Despite (or because of) the expenditure of billions of taxpayer dollars, there is now a
large and growing worldwide drug culture. These are people for whom using
recreational drugs is a regular part of their lives. There are also people who do not use
recreational drugs, but accept without rancor the fact that others do. This latter group
is huge. Consider this little gem: on February 8, 1998, 26-year-old Canadian
snowboarder Ross Rebagliati won the men’s giant slalom in the Olympic Winter
Games in Nagano, Japan, then immediately tested positive for marijuana and was
stripped of his gold medal on February 10. (For those who don’t know this, pot is not
a drug which enhances athletic performance.) The following day, the IOC returned the
medal, saying it did not have the power to take it. The Olympic Court for Arbitration
of Sport (CAS) voted unanimously to reinstate Rebagliati’s gold medal. The unspoken
understanding here is pretty obvious: hey, he’s a snowboarder, for Christ’s sake, of
course he smokes pot—you might as well start testing rugby teams for beer
consumption! The other unspoken understanding is that no one really believes that
marijuana is all that bad for your health.

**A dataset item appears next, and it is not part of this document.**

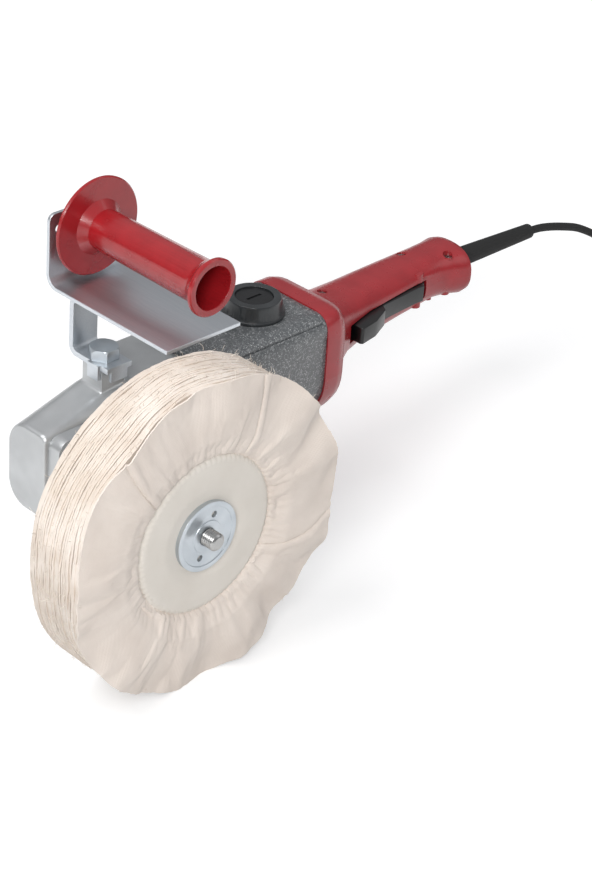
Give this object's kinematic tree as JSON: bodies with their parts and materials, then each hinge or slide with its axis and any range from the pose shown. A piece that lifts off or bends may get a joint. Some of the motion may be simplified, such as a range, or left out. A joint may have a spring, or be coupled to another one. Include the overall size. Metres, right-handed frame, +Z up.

This reality was driven home four years later at the 2002 Winter Olympics. In front of
journalists, one competitor held out an imaginary microphone and, in a mock
newscaster’s voice, “interviewed” his teammate (who had just won a silver medal
snowboarding): “Danny Kass, you’ve just won the silver medal. What’s next? Are
you going to go home and—smoke crack?” Kass started to answer in the enthusiastic
affirmative, then gave an exaggerated double-take in recognition of his surroundings,
and launched into “Noooo, noooo, drugs are bad! Bad!”
The journalists ate it up, and it was reported in one of the major weekly news
magazines. So did the public, who thought it was hilarious when they read about it.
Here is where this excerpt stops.